While no other song has reached the success of “Sweet But Psycho,” other songs that have cracked Billboard’s top 100 include “King’s & Queens,” which found wild success through becoming its own TikTok trend in March, bringing Max back to the forefront of pop music amongst teens after a seemingly two-year disappearance from the spotlight. The central theme of feminism shines through this song with lyrics like “queens who are fighting alone.” This message continues in “So Am I,” and “Salt,” with lyrics like “feel like Wonder Woman,” where it plays to her perceived audience and fanbase. Each song, while revolving around ideas of female empowerment, being unique and mental health, manages to find success through an upbeat melody that really defines who Max is as a pop artist. 
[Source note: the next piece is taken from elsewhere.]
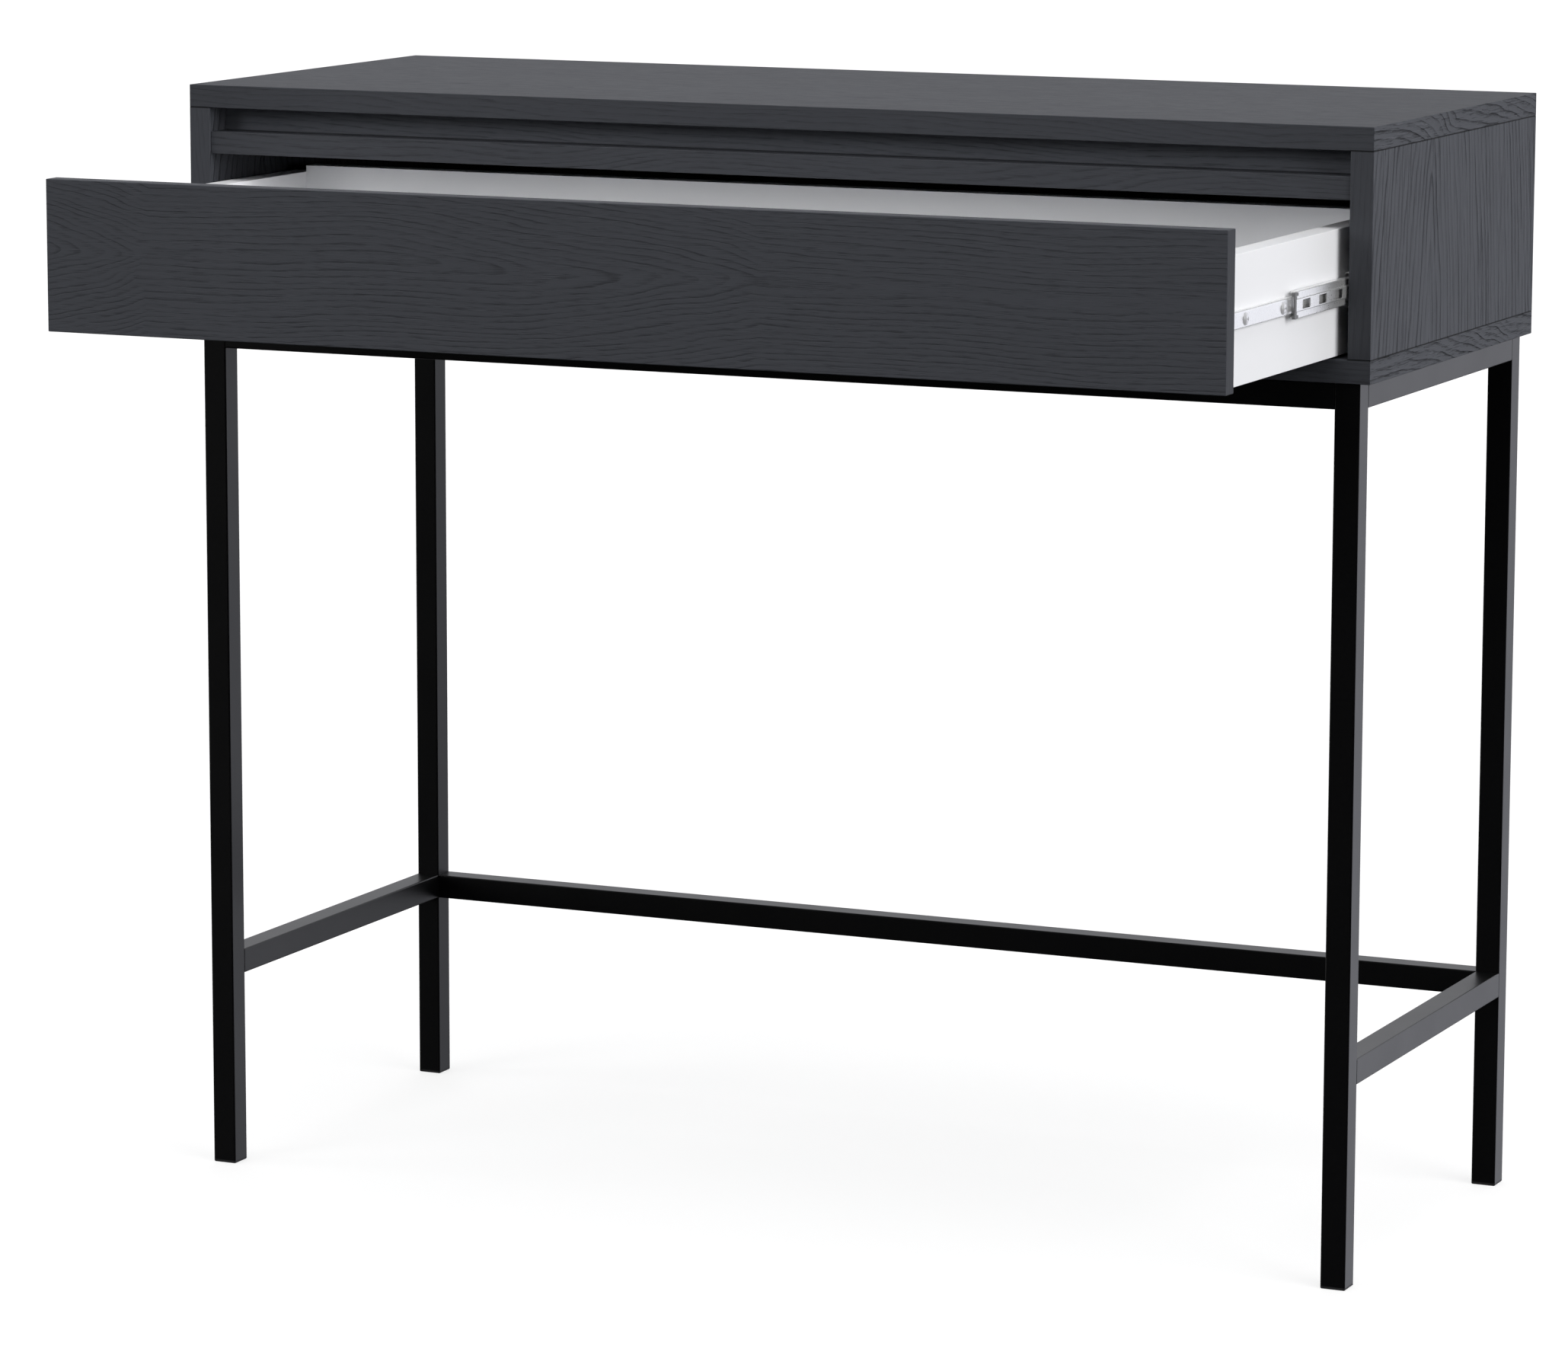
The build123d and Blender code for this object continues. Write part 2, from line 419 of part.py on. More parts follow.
# Countersunk screws that hold the frame to the bottom panel, driven from below.
frame_screws = []
screw_at = [("side", s * (LEG_IN_X + TUBE / 2), y) for s in (1, -1) for y in (90.0, 298.0)]
screw_at += [("front", x, LEG_FRONT_Y + TUBE / 2) for x in (-240.0, 240.0)]
screw_at += [("rear", x, LEG_REAR_Y + TUBE / 2) for x in (-240.0, 240.0)]
for where, x, y in screw_at:
    hole = turned([(0, -1), (3.97, -1), (3.97, 0), (2.3, 1.67), (2.3, TUBE + 1), (0, TUBE + 1)],
                  (x, y, RAIL_FRAME_Z), (0, 0, 1))
    if where == "side" and x > 0:
        right_rail -= hole
    elif where == "front":
        front_frame_rail -= hole
    elif where == "rear":
        rear_frame_rail -= hole
    bottom -= turned([(0, -1), (2.05, -1), (2.05, 10.2), (0, 13.2)], (x, y, BOTTOM_Z), (0, 0, 1))
    s = turned([(0, 0.2), (3.6, 0.2), (3.6, 0.3), (2.0, 1.9), (2.0, 30), (0, 33)], (x, y, RAIL_FRAME_Z), (0, 0, 1))
    s -= block(x - 2.0, x + 2.0, y - 0.45, y + 0.45, RAIL_FRAME_Z, RAIL_FRAME_Z + 1.3)
    s -= block(x - 0.45, x + 0.45, y - 2.0, y + 2.0, RAIL_FRAME_Z, RAIL_FRAME_Z + 1.3)
    frame_screws.append(s)

# --------------------------------------------------------------------- files
save("top_panel", worktop)
save("bottom_panel", bottom)
save("right_side_panel", side)
save("left_side_panel", mirrored(side))
save("back_panel", back)
save("front_rail", rail)
save("recess_strip", strip)
save("front_right_leg", right_front_leg)
save("rear_right_leg", right_rear_leg)
save("front_left_leg", mirrored(right_front_leg))
save("rear_left_leg", mirrored(right_rear_leg))
save("right_frame_rail", right_rail)
save("left_frame_rail", mirrored(right_rail))
save("front_frame_rail", front_frame_rail)
save("rear_frame_rail", rear_frame_rail)
save("right_stretcher", right_stretcher)
save("left_stretcher", mirrored(right_stretcher))
save("rear_stretcher", rear_stretcher)
save("foot_glides", *glides)
save("frame_screws", *frame_screws)
save("carcass_cams", *carcass_cams)
save("carcass_cam_bolts", *carcass_bolts)
save("wood_dowels", *carcass_dowels, *rail_dowels)
save("strip_screws", *strip_screws)
save("back_panel_nails", *nails)
save("cabinet_member_screws", *cabinet_screws, *[mirrored(s) for s in cabinet_screws])

MID = -DRAWER_OUT / 2
for name, flip in (("right", False), ("left", True)):
    put = (lambda s: mirrored(s)) if flip else (lambda s: s)
    save(f"{name}_cabinet_member", put(cabinet_member))
    save(f"{name}_middle_member", put(middle_member), dy=MID)
    save(f"{name}_middle_stop", put(stop), dy=MID)
    save(f"{name}_outer_cage", put(outer_cage), dy=-DRAWER_OUT / 4)
    save(f"{name}_outer_balls", *[put(b) for b in outer_balls], dy=-DRAWER_OUT / 4)
    save(f"{name}_inner_cage", *[put(c) for c in inner_cage], dy=-0.75 * DRAWER_OUT)
    save(f"{name}_inner_balls", *[put(b) for b in inner_balls], dy=-0.75 * DRAWER_OUT)
    save(f"{name}_drawer_member", put(drawer_member), dy=-DRAWER_OUT)

save("drawer_front", front, dy=-DRAWER_OUT)
save("drawer_right_side", dside, dy=-DRAWER_OUT)
save("drawer_left_side", mirrored(dside), dy=-DRAWER_OUT)
save("drawer_back", dback, dy=-DRAWER_OUT)
save("drawer_bottom", base, dy=-DRAWER_OUT)
save("drawer_cams", *drawer_cams, dy=-DRAWER_OUT)
save("drawer_cam_bolts", *drawer_bolts, dy=-DRAWER_OUT)
save("drawer_dowels", *drawer_dowels, dy=-DRAWER_OUT)
save("drawer_back_screws", *back_screws, dy=-DRAWER_OUT)
save("drawer_bottom_tacks", *base_tacks, dy=-DRAWER_OUT)
save("drawer_member_screws", *drawer_screws, *[mirrored(s) for s in drawer_screws], dy=-DRAWER_OUT)
print(len(nodes), "nodes")
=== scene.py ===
import math

import bpy
from mathutils import Matrix, Vector

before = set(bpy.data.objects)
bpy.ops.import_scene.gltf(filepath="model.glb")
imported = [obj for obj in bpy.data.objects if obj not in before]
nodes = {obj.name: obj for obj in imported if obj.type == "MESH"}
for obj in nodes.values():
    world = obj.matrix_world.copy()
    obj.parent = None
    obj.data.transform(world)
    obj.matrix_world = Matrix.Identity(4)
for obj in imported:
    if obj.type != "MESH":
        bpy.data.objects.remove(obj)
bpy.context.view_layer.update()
scene = bpy.context.scene


# ----------------------------------------------------------- node shorthand
class Graph:
    """Short calls for building a material. Values may be sockets or numbers."""

    def __init__(self, name):
        self.material = bpy.data.materials.new(name)
        self.material.use_nodes = True
        self.tree = self.material.node_tree
        self.tree.nodes.clear()
        self.out = self.tree.nodes.new("ShaderNodeOutputMaterial")
        self.shader = self.tree.nodes.new("ShaderNodeBsdfPrincipled")
        self.tree.links.new(self.shader.outputs[0], self.out.inputs["Surface"])
        tc = self.tree.nodes.new("ShaderNodeTexCoord")
        mm = self.vec("SCALE", tc.outputs["Object"], scale=1000.0)
        self.point = mm  # object coordinates in millimetres
        self.normal = tc.outputs["Normal"]

    def put(self, socket, value):
        if isinstance(value, bpy.types.NodeSocket):
            self.tree.links.new(value, socket)
        elif isinstance(value, (tuple, list)) and len(value) == 3 and len(socket.default_value) == 4:
            socket.default_value = (*value, 1.0)
        else:
            socket.default_value = value

    def math(self, op, a, b=None, c=None, clamp=False):
        n = self.tree.nodes.new("ShaderNodeMath")
        n.operation = op
        n.use_clamp = clamp
        for i, v in enumerate((a, b, c)):
            if v is not None:
                self.put(n.inputs[i], v)
        return n.outputs[0]

    def vec(self, op, a, b=None, scale=None):
        n = self.tree.nodes.new("ShaderNodeVectorMath")
        n.operation = op
        self.put(n.inputs[0], a)
        if b is not None:
            self.put(n.inputs[1], b)
        if scale is not None:
            self.put(n.inputs["Scale"], scale)
        return n.outputs["Value"] if op in ("DOT_PRODUCT", "LENGTH") else n.outputs["Vector"]

    def split(self, v):
        n = self.tree.nodes.new("ShaderNodeSeparateXYZ")
        self.put(n.inputs[0], v)
        return n.outputs

    def join(self, x, y, z):
        n = self.tree.nodes.new("ShaderNodeCombineXYZ")
        for i, v in enumerate((x, y, z)):
            self.put(n.inputs[i], v)
        return n.outputs[0]

    def noise(self, v, scale=1.0, detail=2.0, rough=0.5, distortion=0.0):
        n = self.tree.nodes.new("ShaderNodeTexNoise")
        self.put(n.inputs["Vector"], v)
        n.inputs["Scale"].default_value = scale
        n.inputs["Detail"].default_value = detail
        n.inputs["Roughness"].default_value = rough
        n.inputs["Distortion"].default_value = distortion
        return n.outputs["Fac"]

    def voronoi(self, v, scale=1.0, feature="F1", output="Distance"):
        n = self.tree.nodes.new("ShaderNodeTexVoronoi")
        n.feature = feature
        self.put(n.inputs["Vector"], v)
        n.inputs["Scale"].default_value = scale
        return n.outputs[output]

    def fade(self, v, lo, hi, a=0.0, b=1.0):
        """Smooth step of v from lo to hi, giving a to b."""
        n = self.tree.nodes.new("ShaderNodeMapRange")
        n.interpolation_type = "SMOOTHSTEP"
        self.put(n.inputs["Value"], v)
        self.put(n.inputs["From Min"], lo)
        self.put(n.inputs["From Max"], hi)
        self.put(n.inputs["To Min"], a)
        self.put(n.inputs["To Max"], b)
        return n.outputs[0]

    def mixv(self, f, a, b):
        n = self.tree.nodes.new("ShaderNodeMix")
        n.data_type = "VECTOR"
        self.put(n.inputs[0], f)
        self.put(n.inputs[4], a)
        self.put(n.inputs[5], b)
        return n.outputs[1]

    def mixf(self, f, a, b):
        n = self.tree.nodes.new("ShaderNodeMix")
        n.data_type = "FLOAT"
        self.put(n.inputs[0], f)
        self.put(n.inputs[2], a)
        self.put(n.inputs[3], b)
        return n.outputs[0]

    def tint(self, f, a, b):
        n = self.tree.nodes.new("ShaderNodeMix")
        n.data_type = "RGBA"
        self.put(n.inputs[0], f)
        self.put(n.inputs[6], a)
        self.put(n.inputs[7], b)
        return n.outputs[2]

    def bump(self, height, distance, strength=1.0, under=None):
        n = self.tree.nodes.new("ShaderNodeBump")
        n.inputs["Distance"].default_value = distance
        n.inputs["Strength"].default_value = strength
        self.put(n.inputs["Height"], height)
        if under is not None:
            self.put(n.inputs["Normal"], under)
        return n.outputs[0]

    def facing(self):
        """1 where the surface faces along X, and 1 where it faces along Y."""
        x, y, z = self.split(self.vec("ABSOLUTE", self.normal))
        return self.math("GREATER_THAN", x, 0.707), self.math("GREATER_THAN", y, 0.707)

    def set(self, **values):
        for name, value in values.items():
            self.put(self.shader.inputs[name.replace("_", " ")], value)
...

Despite “Heaven & Hell’s” strong message and surprisingly sensational music, it hasn’t reached the same success as other iconic pop artists’ breakthrough albums such as Taylor Swift’s in 2006. None of her songs have reached the same success as her first hit “Sweet but Psycho,” and it may be concerning that her relevancy is fading away with TikTok’s favorite breakthrough artists Megan Thee Stallion and Dua Lipa topping the charts consistently. Max’s music may suffer from its lack of uniqueness because each individual song has striking similarities to one another, which makes mixing up lyrics and melodies unfortunately easy. High hopes have been placed on Max to craft her next big hit, and “Heaven & Hell” is a great debut album to jump start her career, but she needs to be careful not to become America’s next big one-hit-wonder.